A basic empirical value is 10A per square millimeter, meaning a trace with a cross-sectional area of 1 square millimeter can safely carry a current of 10A. If the trace width is too narrow, it may burn out when subjected to high currents. Of course, when a trace burns out due to a sudden current surge, the energy formula Q = I * I * t applies. For example, for a trace carrying 10A of current, if a spike of 100A occurs for a microsecond, a 30 mil trace can withstand it.
Generally, PCB design software offers several options for copper plating vias, such as right-angle spoke, 45-degree spoke, and direct plating. What are their differences? Novices often don't pay much attention and simply choose one for aesthetics. However, there are two main considerations: heat dissipation and current-carrying capacity.
The direct plating method provides strong current-carrying capacity for the vias, making it suitable for pins of high-power circuits. It also offers good thermal conductivity, which benefits device cooling. However, it poses a challenge for soldering personnel due to its rapid heat dissipation, often requiring larger wattage soldering irons and higher soldering temperatures, which reduces production efficiency. On the other hand, using right-angle and 45-degree spokes reduces the contact area between pins and copper foils, slowing heat dissipation and making soldering easier. Therefore, the choice of via plating method should consider both the current-carrying capacity and heat dissipation requirements. For low-power signal lines, avoid using direct plating, while for pins carrying high currents, direct plating is essential. As for choosing between right-angle and 45-degree spokes, it depends on aesthetics.

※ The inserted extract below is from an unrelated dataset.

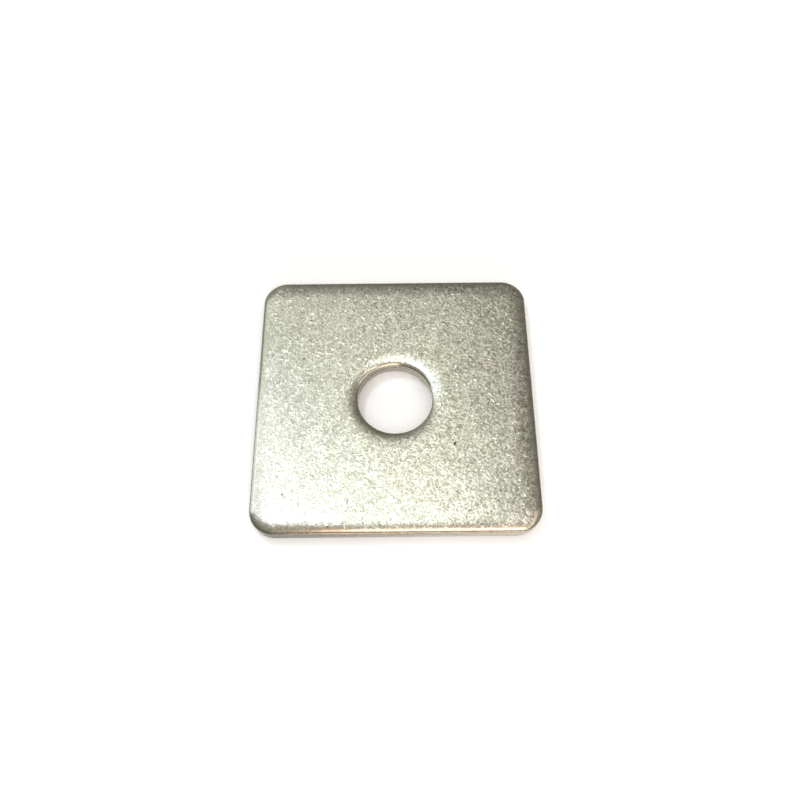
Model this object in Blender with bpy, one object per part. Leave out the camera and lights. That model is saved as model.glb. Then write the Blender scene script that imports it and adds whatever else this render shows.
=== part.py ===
"""Square plate washer: one stamped steel plate with rounded corners and a round bolt hole.

Metres, +Z up. The origin is the centre of the underside, on the axis of the hole. The press
blanks the square and pierces the hole in one stroke, so both sheared edges look alike. From the
top face down, each has a wide soft roll where the metal was drawn into the cut, a straight land,
a fracture that leans back into the metal, and a small break where the burr was tumbled off.
"""

import math

import bmesh
import bpy
from mathutils import Vector

# Driving dimensions, in metres
PLATE_SIDE = 0.050
PLATE_THICKNESS = 0.003
CORNER_RADIUS = 0.0045
HOLE_DIAMETER = 0.0135

# Sheared edge of the square outline
OUTLINE_ROLL_WIDTH = 0.0036
OUTLINE_ROLL_DEPTH = 0.00075

# Sheared edge of the bolt hole
HOLE_ROLL_WIDTH = 0.0032
HOLE_ROLL_DEPTH = 0.00065

# What both sheared edges share
LAND_SHARE = 0.4
FRACTURE_LEAN = 0.0001
EDGE_BREAK = 0.00015

# A corner keeps at least this radius where a roll is as wide as the corner is round
LEAST_CORNER_RADIUS = 0.0002

# Fineness of the rounds, in steps to a quarter turn
CORNER_STEPS = 12
HOLE_STEPS = 18
ROLL_STEPS = 8

# Finish
SHARP_ANGLE = math.radians(40)
STEEL_COLOR = (0.60, 0.58, 0.52, 1.0)
STEEL_METALLIC = 1.0
STEEL_ROUGHNESS = 0.38

COLLECTION_NAME = "square_plate_washer"
PLATE_NAME = "washer_plate"

QUARTER_TURN = math.radians(90)


def clear_scene():
    """Remove every object of the scene that the script starts in."""
    for existing in list(bpy.data.objects):
        bpy.data.objects.remove(existing, do_unlink=True)


def sheared_edge(roll_width, roll_depth):
    """Section of one sheared edge, as (setback, height) pairs from the top face to the underside.

    The setback is how far a point lies inside the metal, measured from the land.
    """
    section = []
    for step in range(ROLL_STEPS + 1):
        turn = QUARTER_TURN * step / ROLL_STEPS
        setback = roll_width * (1 - math.sin(turn))
        height = PLATE_THICKNESS - roll_depth * (1 - math.cos(turn))
        section.append((setback, height))
    wall = PLATE_THICKNESS - roll_depth - EDGE_BREAK
    section.append((0, EDGE_BREAK + wall * (1 - LAND_SHARE)))
    section.append((FRACTURE_LEAN, EDGE_BREAK))
    section.append((FRACTURE_LEAN + EDGE_BREAK, 0))
    return section


def arc(radius, first_quarter, steps):
    """Points on a quarter of a circle, both ends included, anticlockwise."""
    turns = [QUARTER_TURN * (first_quarter + step / steps) for step in range(steps + 1)]
    return [Vector((math.cos(turn), math.sin(turn))) * radius for turn in turns]


def square_outline(setback):
    """Points round the square with its rounded corners, anticlockwise."""
    radius = max(CORNER_RADIUS - setback, LEAST_CORNER_RADIUS)
    reach = PLATE_SIDE / 2 - setback - radius
    points = []
    for quarter, (side_x, side_y) in enumerate(((1, 1), (-1, 1), (-1, -1), (1, -1))):
        centre = Vector((side_x, side_y)) * reach
        points += [centre + point for point in arc(radius, quarter, CORNER_STEPS)]
    return points


def hole_outline(setback):
    """Points round the bolt hole, anticlockwise."""
    radius = HOLE_DIAMETER / 2 + setback
    return [point for quarter in range(4) for point in arc(radius, quarter, HOLE_STEPS)[:-1]]


def add_ring(bm, outline, height):
    """Add one closed ring of vertices along an outline, and return its edges."""
    verts = [bm.verts.new((point.x, point.y, height)) for point in outline]
    return [bm.edges.new(pair) for pair in zip(verts, verts[1:] + verts[:1])]


def add_edge_wall(bm, outline, roll_width, roll_depth):
    """Loft one sheared edge through its rings, and return the top and bottom rings' edges."""
    section = sheared_edge(roll_width, roll_depth)
    rings = [add_ring(bm, outline(setback), height) for setback, height in section]
    for upper, lower in zip(rings, rings[1:]):
        bmesh.ops.bridge_loops(bm, edges=upper + lower)
    return rings[0], rings[-1]


def plate_mesh():
    """Loft the outline's edge and the hole's edge, then fill the two flat faces between them."""
    bm = bmesh.new()
    outer = add_edge_wall(bm, square_outline, OUTLINE_ROLL_WIDTH, OUTLINE_ROLL_DEPTH)
    inner = add_edge_wall(bm, hole_outline, HOLE_ROLL_WIDTH, HOLE_ROLL_DEPTH)
    for rim, hole_rim in zip(outer, inner):
        bmesh.ops.triangle_fill(bm, edges=rim + hole_rim, use_beauty=True)
    bmesh.ops.recalc_face_normals(bm, faces=bm.faces)
    mesh = bpy.data.meshes.new(PLATE_NAME)
    bm.to_mesh(mesh)
    bm.free()
    mesh.shade_smooth()
    mesh.set_sharp_from_angle(angle=SHARP_ANGLE)
    return mesh


def stainless_steel():
    """Tumbled stainless steel, warm grey and satin."""
    material = bpy.data.materials.new("tumbled_stainless_steel")
    material.use_nodes = True
    shader = material.node_tree.nodes["Principled BSDF"]
    shader.inputs["Base Color"].default_value = STEEL_COLOR
    shader.inputs["Metallic"].default_value = STEEL_METALLIC
    shader.inputs["Roughness"].default_value = STEEL_ROUGHNESS
    material.diffuse_color = STEEL_COLOR
    return material


def build_washer():
    """Model the washer in a collection of its own."""
    collection = bpy.data.collections.new(COLLECTION_NAME)
    bpy.context.scene.collection.children.link(collection)
    plate = bpy.data.objects.new(PLATE_NAME, plate_mesh())
    plate.data.materials.append(stainless_steel())
    collection.objects.link(plate)
    return plate


clear_scene()
build_washer()
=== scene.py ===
# %% [markdown]
# A square plate washer, stamped from stainless steel
#
# The washer is one piece of metal: a square plate with rounded corners and a round bolt hole. So
# this lesson makes one object: its sheared edges first, then the flat faces between them, then the
# finish of the steel. The table, the light and the camera come last. The solid that the checks use
# is loaded before anything else, because it gives the sizes.

# %% Load the solid that gives the sizes
import math

import bmesh
import bpy
from mathutils import Matrix, Vector


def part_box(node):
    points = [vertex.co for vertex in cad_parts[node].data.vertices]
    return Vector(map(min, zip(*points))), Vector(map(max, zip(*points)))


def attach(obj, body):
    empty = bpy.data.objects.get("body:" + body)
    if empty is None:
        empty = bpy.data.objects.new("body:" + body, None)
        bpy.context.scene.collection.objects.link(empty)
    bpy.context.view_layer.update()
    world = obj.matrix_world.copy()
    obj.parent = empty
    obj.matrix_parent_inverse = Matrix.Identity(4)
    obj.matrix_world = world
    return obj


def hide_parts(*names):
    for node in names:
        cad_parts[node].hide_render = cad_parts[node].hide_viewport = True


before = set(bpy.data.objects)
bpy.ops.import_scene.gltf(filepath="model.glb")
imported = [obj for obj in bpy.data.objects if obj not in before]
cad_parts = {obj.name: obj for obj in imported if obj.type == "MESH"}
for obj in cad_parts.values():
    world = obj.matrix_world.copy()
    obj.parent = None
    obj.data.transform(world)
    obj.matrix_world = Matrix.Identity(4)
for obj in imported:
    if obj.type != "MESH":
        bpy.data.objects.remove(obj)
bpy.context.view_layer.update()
MM = 0.001
low_corner, high_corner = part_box("washer_plate")
SIDE = high_corner[0] - low_corner[0]
THICKNESS = high_corner[2] - low_corner[2]
print("solids in the frame:", len(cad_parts))
print(f"the plate is {SIDE / MM:.2f} mm square and {THICKNESS / MM:.2f} mm thick")

# %% [markdown]
# The edge that the press leaves
#
# A punch doesn't cut clean. It first draws the skin of the sheet down into a soft roll, then shears
# a bright straight land, and then the metal breaks and leaves a fracture that leans back. Tumbling
# rounds off the last sharp corner. A bevel can't give a roll that is wider than it is deep, so the
# section is worked out here from a quarter of an ellipse, as a short list of points.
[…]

Why mention this? Because recently, I've been researching a motor driver, and the devices in its H-bridge circuit kept burning out for four or five years without any apparent reason. After much effort, I finally discovered the cause: one device's pad in the power circuit was plated with right-angle spokes (and due to poor plating, only two spokes were actually present). This greatly reduced the current-carrying capacity of the entire power circuit. Although the product had no issues during normal operation, working fine under a 10A current, when a short circuit occurred in the H-bridge, the circuit experienced a current of around 100A, causing the two spokes to burn out instantly (microseconds). Consequently, the power circuit became an open circuit, and the energy stored in the motor dissipated through any possible path, burning out the current sensing resistor and related operational amplifier components, damaging the bridge control chip, and entering the digital circuitry, resulting in severe damage to the entire device. The whole process was like using a hair to trigger a large landmine.
Why were only two spokes used for plating on the power circuit pad? Why not let the copper foil directly cover it? Because the production staff said it would be too difficult to solder that way!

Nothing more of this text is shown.